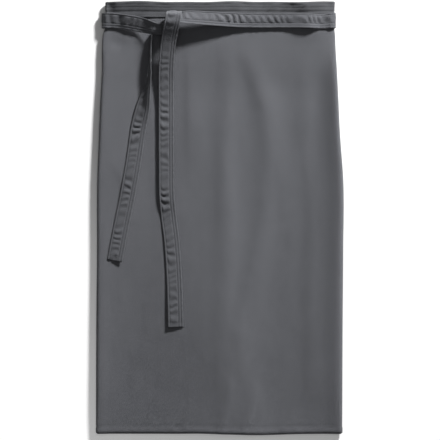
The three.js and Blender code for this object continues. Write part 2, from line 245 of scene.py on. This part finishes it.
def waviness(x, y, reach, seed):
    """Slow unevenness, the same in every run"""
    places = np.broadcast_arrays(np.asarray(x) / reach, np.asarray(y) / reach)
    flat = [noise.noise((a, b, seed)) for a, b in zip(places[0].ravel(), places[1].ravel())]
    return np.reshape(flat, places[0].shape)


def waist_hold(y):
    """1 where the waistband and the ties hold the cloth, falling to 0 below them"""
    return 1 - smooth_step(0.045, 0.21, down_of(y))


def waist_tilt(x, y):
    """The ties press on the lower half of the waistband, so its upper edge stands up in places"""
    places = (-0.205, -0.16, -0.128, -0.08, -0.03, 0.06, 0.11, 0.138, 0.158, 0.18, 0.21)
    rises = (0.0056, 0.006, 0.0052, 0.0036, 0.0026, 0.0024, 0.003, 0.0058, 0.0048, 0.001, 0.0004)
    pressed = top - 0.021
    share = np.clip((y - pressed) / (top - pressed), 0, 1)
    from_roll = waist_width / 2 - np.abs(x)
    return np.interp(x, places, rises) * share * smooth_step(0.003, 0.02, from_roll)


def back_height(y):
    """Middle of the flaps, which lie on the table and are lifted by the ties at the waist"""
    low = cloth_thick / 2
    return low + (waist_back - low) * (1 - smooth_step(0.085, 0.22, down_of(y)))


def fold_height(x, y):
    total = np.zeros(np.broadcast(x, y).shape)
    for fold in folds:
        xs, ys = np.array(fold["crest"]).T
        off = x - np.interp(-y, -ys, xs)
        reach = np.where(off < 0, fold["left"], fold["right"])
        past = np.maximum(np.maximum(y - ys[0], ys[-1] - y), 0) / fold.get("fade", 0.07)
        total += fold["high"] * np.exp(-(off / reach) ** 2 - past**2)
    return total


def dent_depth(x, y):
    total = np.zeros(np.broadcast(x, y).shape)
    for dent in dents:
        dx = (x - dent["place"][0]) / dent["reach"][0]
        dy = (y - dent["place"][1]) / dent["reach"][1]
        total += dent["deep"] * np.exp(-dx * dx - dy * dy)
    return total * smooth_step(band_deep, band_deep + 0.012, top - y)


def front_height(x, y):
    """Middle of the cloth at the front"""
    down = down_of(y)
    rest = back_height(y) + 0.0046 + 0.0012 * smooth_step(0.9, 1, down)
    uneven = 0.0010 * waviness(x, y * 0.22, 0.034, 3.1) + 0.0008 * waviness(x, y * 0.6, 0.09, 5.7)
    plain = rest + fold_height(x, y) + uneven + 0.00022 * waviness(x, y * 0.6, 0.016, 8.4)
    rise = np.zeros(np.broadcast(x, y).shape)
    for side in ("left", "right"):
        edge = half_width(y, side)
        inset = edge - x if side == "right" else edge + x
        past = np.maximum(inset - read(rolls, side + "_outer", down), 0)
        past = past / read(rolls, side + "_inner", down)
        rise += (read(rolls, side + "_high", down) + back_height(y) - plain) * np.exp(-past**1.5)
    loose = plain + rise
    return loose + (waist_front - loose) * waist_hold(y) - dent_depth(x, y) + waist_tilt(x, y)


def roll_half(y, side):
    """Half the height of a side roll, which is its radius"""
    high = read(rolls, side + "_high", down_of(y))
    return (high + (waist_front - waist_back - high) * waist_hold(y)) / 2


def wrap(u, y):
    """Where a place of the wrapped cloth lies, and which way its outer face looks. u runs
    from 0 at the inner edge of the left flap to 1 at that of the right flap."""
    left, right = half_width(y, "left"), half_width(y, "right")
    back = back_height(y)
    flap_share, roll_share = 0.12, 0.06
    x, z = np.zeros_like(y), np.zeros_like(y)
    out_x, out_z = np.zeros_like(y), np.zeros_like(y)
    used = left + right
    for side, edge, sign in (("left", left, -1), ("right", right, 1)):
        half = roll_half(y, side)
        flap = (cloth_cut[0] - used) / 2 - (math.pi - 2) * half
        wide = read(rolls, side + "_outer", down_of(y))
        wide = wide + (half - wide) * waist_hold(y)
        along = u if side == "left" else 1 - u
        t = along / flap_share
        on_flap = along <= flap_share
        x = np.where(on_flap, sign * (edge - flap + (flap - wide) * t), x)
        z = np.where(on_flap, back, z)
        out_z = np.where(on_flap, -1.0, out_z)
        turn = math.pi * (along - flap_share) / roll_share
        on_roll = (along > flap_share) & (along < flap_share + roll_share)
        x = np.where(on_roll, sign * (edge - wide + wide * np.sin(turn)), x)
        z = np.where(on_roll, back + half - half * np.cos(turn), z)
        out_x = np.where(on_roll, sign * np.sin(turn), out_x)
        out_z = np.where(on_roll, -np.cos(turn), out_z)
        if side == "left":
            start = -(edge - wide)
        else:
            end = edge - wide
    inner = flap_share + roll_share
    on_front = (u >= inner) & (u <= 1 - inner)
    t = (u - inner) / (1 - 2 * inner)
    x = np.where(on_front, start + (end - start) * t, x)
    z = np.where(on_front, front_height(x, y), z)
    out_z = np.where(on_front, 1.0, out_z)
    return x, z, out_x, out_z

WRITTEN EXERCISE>
Write out every line of the material again, exactly as it reads.

EXERCISE SOLUTION>
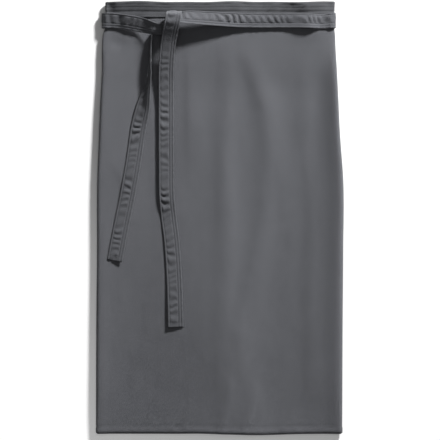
The three.js and Blender code for this object continues. Write part 2, from line 245 of scene.py on. This part finishes it.
def waviness(x, y, reach, seed):
    """Slow unevenness, the same in every run"""
    places = np.broadcast_arrays(np.asarray(x) / reach, np.asarray(y) / reach)
    flat = [noise.noise((a, b, seed)) for a, b in zip(places[0].ravel(), places[1].ravel())]
    return np.reshape(flat, places[0].shape)


def waist_hold(y):
    """1 where the waistband and the ties hold the cloth, falling to 0 below them"""
    return 1 - smooth_step(0.045, 0.21, down_of(y))


def waist_tilt(x, y):
    """The ties press on the lower half of the waistband, so its upper edge stands up in places"""
    places = (-0.205, -0.16, -0.128, -0.08, -0.03, 0.06, 0.11, 0.138, 0.158, 0.18, 0.21)
    rises = (0.0056, 0.006, 0.0052, 0.0036, 0.0026, 0.0024, 0.003, 0.0058, 0.0048, 0.001, 0.0004)
    pressed = top - 0.021
    share = np.clip((y - pressed) / (top - pressed), 0, 1)
    from_roll = waist_width / 2 - np.abs(x)
    return np.interp(x, places, rises) * share * smooth_step(0.003, 0.02, from_roll)


def back_height(y):
    """Middle of the flaps, which lie on the table and are lifted by the ties at the waist"""
    low = cloth_thick / 2
    return low + (waist_back - low) * (1 - smooth_step(0.085, 0.22, down_of(y)))


def fold_height(x, y):
    total = np.zeros(np.broadcast(x, y).shape)
    for fold in folds:
        xs, ys = np.array(fold["crest"]).T
        off = x - np.interp(-y, -ys, xs)
        reach = np.where(off < 0, fold["left"], fold["right"])
        past = np.maximum(np.maximum(y - ys[0], ys[-1] - y), 0) / fold.get("fade", 0.07)
        total += fold["high"] * np.exp(-(off / reach) ** 2 - past**2)
    return total


def dent_depth(x, y):
    total = np.zeros(np.broadcast(x, y).shape)
    for dent in dents:
        dx = (x - dent["place"][0]) / dent["reach"][0]
        dy = (y - dent["place"][1]) / dent["reach"][1]
        total += dent["deep"] * np.exp(-dx * dx - dy * dy)
    return total * smooth_step(band_deep, band_deep + 0.012, top - y)


def front_height(x, y):
    """Middle of the cloth at the front"""
    down = down_of(y)
    rest = back_height(y) + 0.0046 + 0.0012 * smooth_step(0.9, 1, down)
    uneven = 0.0010 * waviness(x, y * 0.22, 0.034, 3.1) + 0.0008 * waviness(x, y * 0.6, 0.09, 5.7)
    plain = rest + fold_height(x, y) + uneven + 0.00022 * waviness(x, y * 0.6, 0.016, 8.4)
    rise = np.zeros(np.broadcast(x, y).shape)
    for side in ("left", "right"):
        edge = half_width(y, side)
        inset = edge - x if side == "right" else edge + x
        past = np.maximum(inset - read(rolls, side + "_outer", down), 0)
        past = past / read(rolls, side + "_inner", down)
        rise += (read(rolls, side + "_high", down) + back_height(y) - plain) * np.exp(-past**1.5)
    loose = plain + rise
    return loose + (waist_front - loose) * waist_hold(y) - dent_depth(x, y) + waist_tilt(x, y)


def roll_half(y, side):
    """Half the height of a side roll, which is its radius"""
    high = read(rolls, side + "_high", down_of(y))
    return (high + (waist_front - waist_back - high) * waist_hold(y)) / 2


def wrap(u, y):
    """Where a place of the wrapped cloth lies, and which way its outer face looks. u runs
    from 0 at the inner edge of the left flap to 1 at that of the right flap."""
    left, right = half_width(y, "left"), half_width(y, "right")
    back = back_height(y)
    flap_share, roll_share = 0.12, 0.06
    x, z = np.zeros_like(y), np.zeros_like(y)
    out_x, out_z = np.zeros_like(y), np.zeros_like(y)
    used = left + right
    for side, edge, sign in (("left", left, -1), ("right", right, 1)):
        half = roll_half(y, side)
        flap = (cloth_cut[0] - used) / 2 - (math.pi - 2) * half
        wide = read(rolls, side + "_outer", down_of(y))
        wide = wide + (half - wide) * waist_hold(y)
        along = u if side == "left" else 1 - u
        t = along / flap_share
        on_flap = along <= flap_share
        x = np.where(on_flap, sign * (edge - flap + (flap - wide) * t), x)
        z = np.where(on_flap, back, z)
        out_z = np.where(on_flap, -1.0, out_z)
        turn = math.pi * (along - flap_share) / roll_share
        on_roll = (along > flap_share) & (along < flap_share + roll_share)
        x = np.where(on_roll, sign * (edge - wide + wide * np.sin(turn)), x)
        z = np.where(on_roll, back + half - half * np.cos(turn), z)
        out_x = np.where(on_roll, sign * np.sin(turn), out_x)
        out_z = np.where(on_roll, -np.cos(turn), out_z)
        if side == "left":
            start = -(edge - wide)
        else:
            end = edge - wide
    inner = flap_share + roll_share
    on_front = (u >= inner) & (u <= 1 - inner)
    t = (u - inner) / (1 - 2 * inner)
    x = np.where(on_front, start + (end - start) * t, x)
    z = np.where(on_front, front_height(x, y), z)
    out_z = np.where(on_front, 1.0, out_z)
    return x, z, out_x, out_z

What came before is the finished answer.